Use these techniques to create more accessible, standards-based websites. Don’t delay! Test your website, and make the changes immediately. Keep your concern alive, and look at it as a moral issue.
Your website must be able to function in all browsing devices, and these technologies have their own accessibility requirements:
Provide alternatives to ensure that your website is accessible to everyone:
An accessible website can bring amazing benefits to your business. So, below is a list of tools to help you. Every tool is easy to use and offers quality testing.
This will reveal how your images, colors and website appear to users with a variety of color blindness conditions You can quickly upload a JPEG image and analyze how to make your pages more accessible to color-blind users. Approximately 1 in 20 people have some form of condition that prevents them from seeing color accurately.
This great tool enables you to examine every image on a page to check for accessibility issues. It carefully examines the width, height, alt, and longdesc attributes to determine whether they have the appropriate values. Accessibility depends partly on how well users can interact with images and how images are displayed, so learn from the errors pointed out by this service.
The Firefox toolbar has a large suite of tools to test numerous aspects of your website for accessibility. You can actively check every element of the design of your pages. You can quickly create lists for images and other elements and see whether they’re standard-compliant or have issues. The extension includes testing for text, scripts, styles and a whole lot more.

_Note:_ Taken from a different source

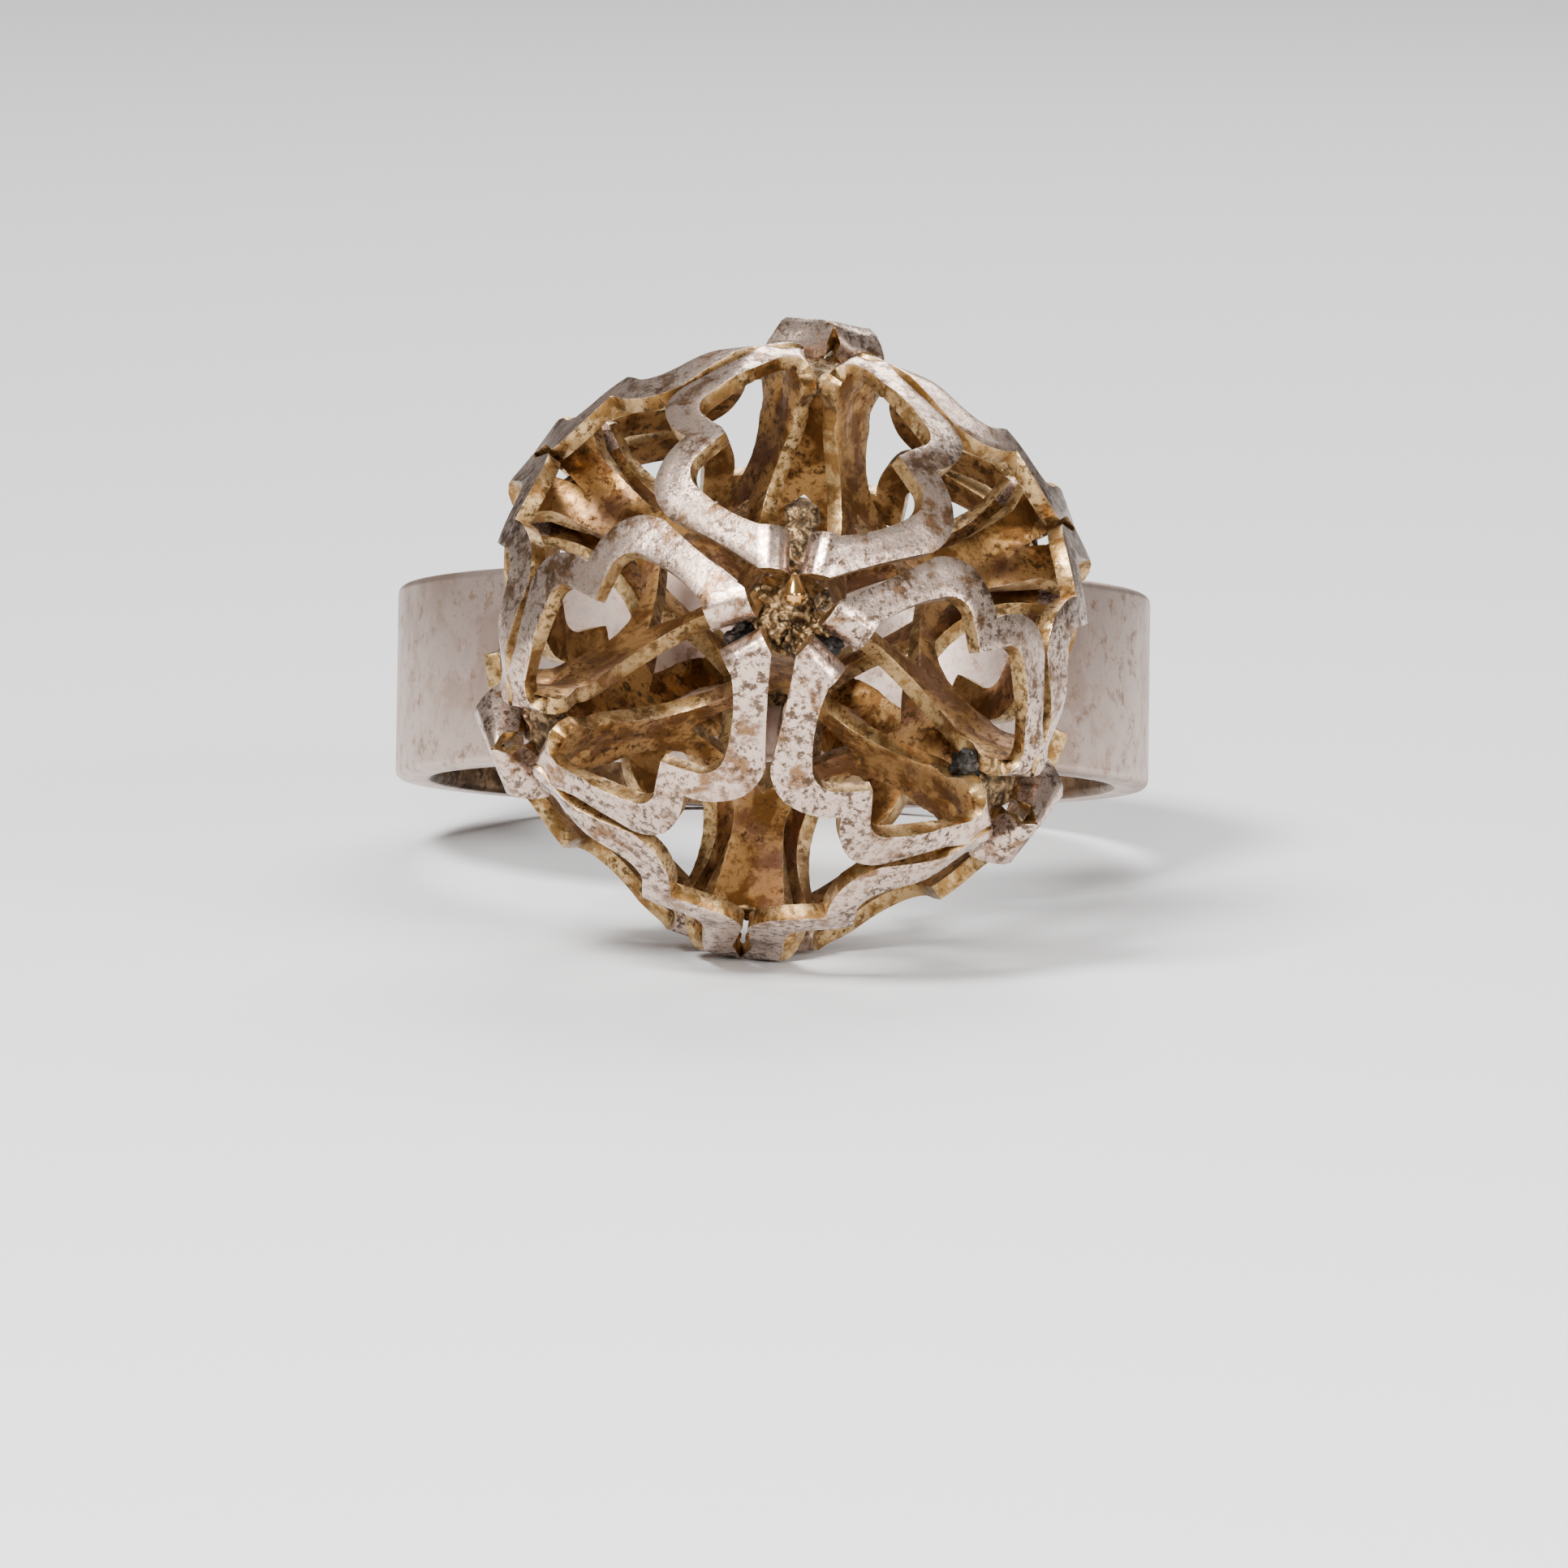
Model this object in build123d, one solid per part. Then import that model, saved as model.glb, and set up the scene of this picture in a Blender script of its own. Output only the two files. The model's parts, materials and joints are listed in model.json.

This analyzes various parts of your website and gives you a color-coded results page with a nice overview of everything you need to know. Simply click on a category to see detailed information.
Check how your page appears to elderly and visually disabled people. This software has to be downloaded to your system, Max OS X or Windows, and then you can point it to a local file or website. It will then produce a long report, touching on every aspect of the file.
This free online tool measures the readability of articles or any other form of content. It tests for the following: grade level, ARI (Automated Readability Index), Flesh Kincaid, SMOG and more. It also determines the level of education needed to understand the content. Take this tool seriously, because readability goes hand in hand with accessibility.
This toolbar enables Opera users to quickly access some popular accessibility tools. Not all items will be functional if you are offline because they need to access scripts and tools on the vendor’s servers; but if you have Internet access, you’ll have everything at your fingertips.
Here is a Windows-only solution for testing accessibility. This is a paid solution, but the price is not obvious; given that IBM is offering it, it is likely not cheap.
This checks a range of accessibility issues, such as section 508, WCAG levels, privacy, broken links and so on. Simply go to the page, enter a URL, check the boxes for the items you want to be tested, and you’ll get a report shortly after.
AccessColor tests the brightness and contrast of all elements in the DOM against the background to make sure that the contrast is high enough for people with visual impairments. Getting the right contrast takes time, and this tool helps by visually flagging sections of a page with poor color combinations.
Choosing colors is not only challenging aesthetically, but then you have to make sure they’re readable. This tool lets you see the contrast of two colors and helps you determine whether people with visual impairments, such as color blindness, will be able to read the content.
In this tool, Enter a URL and get a report on how well your website complies with Section 508 and WCAG-Priority 1, 2 and 3.
aDesigner is a disability simulator that helps designers ensure that their content and applications are accessible to the visually impaired. It tests the accessibility and usability of Web pages for people who use voice browsers and screen readers.
Dreamweaver CS4 has a validation tool built right in that allows you to choose what to test at any time and get a full report on any errors.
This software makes certain colors on the page indistinguishable in the way that people with color blindness experience. One of its aims is to help people with color blindness guess a normal color. In addition to the color transformation, it can darken all colors other than a specified color, and can draw different hatch patterns based on a color.
This range of testing services requires no set-up, downloading or technical support to operate. Site Morse measures performance, tests functions and checks compliance with web standards and accessibility. The service may be used as required, scheduled weekly or monthly, or used as a monitoring system running every few minutes.
Vision Australia is a group working to make sure that people with all forms of vision problems have as much access to life as anyone else. It develops two toolbars for Internet Explorer and Opera to test how well your website works for someone with impaired vision.
Every Eye can be used by any interactive, software or media content designer or publisher. It shows your design the way older and color-blind people see them. You can quickly see the difficulties they will experience and make adjustments.
View a website in various screen sizes via Any Browser, and see what the page looks like with alt tags replacing all of the images. Also available are HTML validation, link checking, search engine tools and other browser-compatibility tests.
It is always thrilling to try out new user-testing tools. They often lead to great insight on accessibility issues. A few of the new ones are listed here. Be sure to try them out for yourself.
A fast and cost-efficient way to get user feedback, User Testing offers affordable usability testing.
Another tool that could be useful for testing, Usabilla allows you to collect visual feedback from your website in just five minutes, offering a transparent approach to visual feedback.
This tool offers three things: usability test scenarios, the ability to invite testers through a link, and the option to watch and listen to invitees use your website or application.
Most people run a business to make money. For them, their website is an important business tool. While creating a website, one of your primary concerns should be to make it accessible to as many people as possible. Take all potential visitors into consideration, including people with color blindness, low vision and total blindness. Stay well informed on accessibility issues and advancements, and consider them at various stages of development. Incorporating these methods and achieving better results is easy; just pay attention at the earliest stage. A website optimized for accessibility not only will be a boon for you but will benefit everyone.
The web is becoming increasingly important to many aspects of life: education, recruitment, business, fitness, recreation and so on. It must be accessible in order to provide equal access and equal opportunity to people with disabilities. Accessibility can expand the role of your website by helping disabled people participate more fully in society.
The web is evolving into a complex world. It is not a place where people are concerned solely with profit; rather, there is a higher level of consciousness that is spurring people to consider more carefully the needs of those with disabilities.